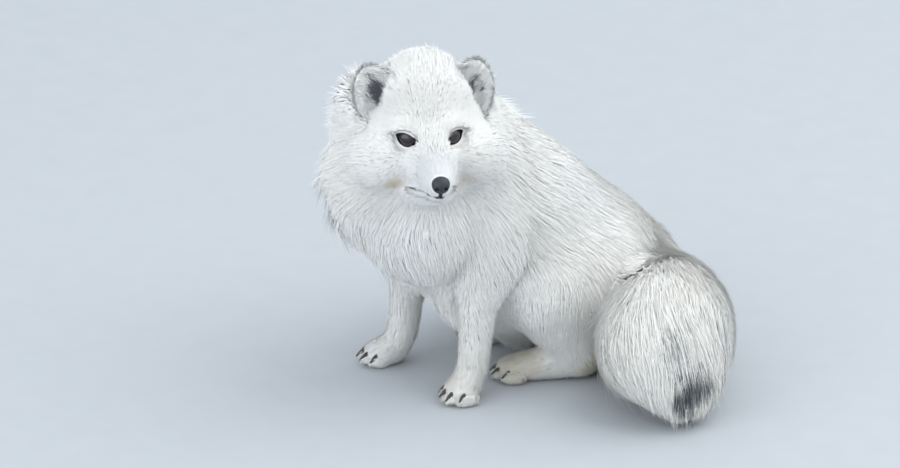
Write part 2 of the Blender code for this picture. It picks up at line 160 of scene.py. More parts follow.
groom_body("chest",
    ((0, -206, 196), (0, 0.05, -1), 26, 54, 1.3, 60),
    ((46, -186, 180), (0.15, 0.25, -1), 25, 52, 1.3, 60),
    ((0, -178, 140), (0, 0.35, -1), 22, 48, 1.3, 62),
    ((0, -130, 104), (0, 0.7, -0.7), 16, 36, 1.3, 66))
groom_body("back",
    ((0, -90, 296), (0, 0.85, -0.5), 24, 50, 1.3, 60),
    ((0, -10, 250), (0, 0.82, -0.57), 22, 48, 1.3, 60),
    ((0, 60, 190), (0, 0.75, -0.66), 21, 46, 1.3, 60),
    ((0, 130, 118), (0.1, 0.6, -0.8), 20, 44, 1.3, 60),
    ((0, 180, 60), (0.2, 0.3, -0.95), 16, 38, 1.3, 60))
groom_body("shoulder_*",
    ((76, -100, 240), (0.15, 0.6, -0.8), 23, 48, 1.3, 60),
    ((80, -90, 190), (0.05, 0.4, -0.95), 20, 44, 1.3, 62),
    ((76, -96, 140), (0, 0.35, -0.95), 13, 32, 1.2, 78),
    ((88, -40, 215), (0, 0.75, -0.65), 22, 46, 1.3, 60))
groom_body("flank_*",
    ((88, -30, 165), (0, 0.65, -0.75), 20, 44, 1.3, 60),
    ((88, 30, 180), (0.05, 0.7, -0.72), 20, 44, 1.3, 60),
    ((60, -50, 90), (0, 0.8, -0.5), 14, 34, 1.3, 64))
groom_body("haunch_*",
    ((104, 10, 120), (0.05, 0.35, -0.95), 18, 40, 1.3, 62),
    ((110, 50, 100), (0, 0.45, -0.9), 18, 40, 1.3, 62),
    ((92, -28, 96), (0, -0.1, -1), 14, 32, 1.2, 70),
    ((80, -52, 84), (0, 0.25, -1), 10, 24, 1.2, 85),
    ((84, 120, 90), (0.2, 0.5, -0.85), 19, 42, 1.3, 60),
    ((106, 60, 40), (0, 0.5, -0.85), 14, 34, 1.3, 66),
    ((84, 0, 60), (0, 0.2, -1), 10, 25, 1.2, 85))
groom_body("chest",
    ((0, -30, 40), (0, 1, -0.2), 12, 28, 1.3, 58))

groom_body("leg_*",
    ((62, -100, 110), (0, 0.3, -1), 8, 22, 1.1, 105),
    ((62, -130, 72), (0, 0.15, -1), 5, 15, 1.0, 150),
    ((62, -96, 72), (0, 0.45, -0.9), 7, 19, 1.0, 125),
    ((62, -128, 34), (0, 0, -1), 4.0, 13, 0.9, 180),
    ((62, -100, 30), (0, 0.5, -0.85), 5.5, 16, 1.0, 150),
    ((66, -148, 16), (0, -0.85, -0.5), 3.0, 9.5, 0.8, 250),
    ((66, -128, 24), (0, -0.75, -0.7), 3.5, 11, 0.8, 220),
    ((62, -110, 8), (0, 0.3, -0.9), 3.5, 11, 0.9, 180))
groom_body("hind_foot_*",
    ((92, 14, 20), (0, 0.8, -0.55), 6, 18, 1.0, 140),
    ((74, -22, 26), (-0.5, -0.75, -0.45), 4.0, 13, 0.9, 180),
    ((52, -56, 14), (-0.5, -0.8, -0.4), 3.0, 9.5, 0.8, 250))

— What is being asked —
Using the data above, output each line exactly.

— Written response —
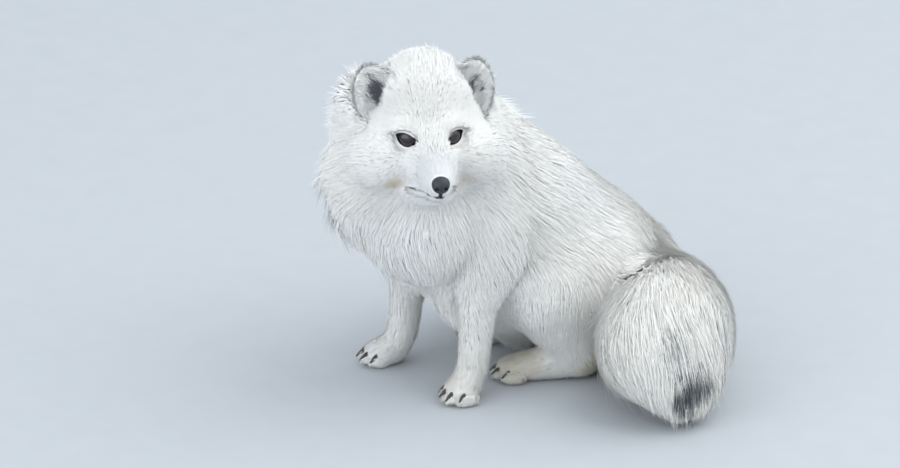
Write part 2 of the Blender code for this picture. It picks up at line 160 of scene.py. More parts follow.
groom_body("chest",
    ((0, -206, 196), (0, 0.05, -1), 26, 54, 1.3, 60),
    ((46, -186, 180), (0.15, 0.25, -1), 25, 52, 1.3, 60),
    ((0, -178, 140), (0, 0.35, -1), 22, 48, 1.3, 62),
    ((0, -130, 104), (0, 0.7, -0.7), 16, 36, 1.3, 66))
groom_body("back",
    ((0, -90, 296), (0, 0.85, -0.5), 24, 50, 1.3, 60),
    ((0, -10, 250), (0, 0.82, -0.57), 22, 48, 1.3, 60),
    ((0, 60, 190), (0, 0.75, -0.66), 21, 46, 1.3, 60),
    ((0, 130, 118), (0.1, 0.6, -0.8), 20, 44, 1.3, 60),
    ((0, 180, 60), (0.2, 0.3, -0.95), 16, 38, 1.3, 60))
groom_body("shoulder_*",
    ((76, -100, 240), (0.15, 0.6, -0.8), 23, 48, 1.3, 60),
    ((80, -90, 190), (0.05, 0.4, -0.95), 20, 44, 1.3, 62),
    ((76, -96, 140), (0, 0.35, -0.95), 13, 32, 1.2, 78),
    ((88, -40, 215), (0, 0.75, -0.65), 22, 46, 1.3, 60))
groom_body("flank_*",
    ((88, -30, 165), (0, 0.65, -0.75), 20, 44, 1.3, 60),
    ((88, 30, 180), (0.05, 0.7, -0.72), 20, 44, 1.3, 60),
    ((60, -50, 90), (0, 0.8, -0.5), 14, 34, 1.3, 64))
groom_body("haunch_*",
    ((104, 10, 120), (0.05, 0.35, -0.95), 18, 40, 1.3, 62),
    ((110, 50, 100), (0, 0.45, -0.9), 18, 40, 1.3, 62),
    ((92, -28, 96), (0, -0.1, -1), 14, 32, 1.2, 70),
    ((80, -52, 84), (0, 0.25, -1), 10, 24, 1.2, 85),
    ((84, 120, 90), (0.2, 0.5, -0.85), 19, 42, 1.3, 60),
    ((106, 60, 40), (0, 0.5, -0.85), 14, 34, 1.3, 66),
    ((84, 0, 60), (0, 0.2, -1), 10, 25, 1.2, 85))
groom_body("chest",
    ((0, -30, 40), (0, 1, -0.2), 12, 28, 1.3, 58))

groom_body("leg_*",
    ((62, -100, 110), (0, 0.3, -1), 8, 22, 1.1, 105),
    ((62, -130, 72), (0, 0.15, -1), 5, 15, 1.0, 150),
    ((62, -96, 72), (0, 0.45, -0.9), 7, 19, 1.0, 125),
    ((62, -128, 34), (0, 0, -1), 4.0, 13, 0.9, 180),
    ((62, -100, 30), (0, 0.5, -0.85), 5.5, 16, 1.0, 150),
    ((66, -148, 16), (0, -0.85, -0.5), 3.0, 9.5, 0.8, 250),
    ((66, -128, 24), (0, -0.75, -0.7), 3.5, 11, 0.8, 220),
    ((62, -110, 8), (0, 0.3, -0.9), 3.5, 11, 0.9, 180))
groom_body("hind_foot_*",
    ((92, 14, 20), (0, 0.8, -0.55), 6, 18, 1.0, 140),
    ((74, -22, 26), (-0.5, -0.75, -0.45), 4.0, 13, 0.9, 180),
    ((52, -56, 14), (-0.5, -0.8, -0.4), 3.0, 9.5, 0.8, 250))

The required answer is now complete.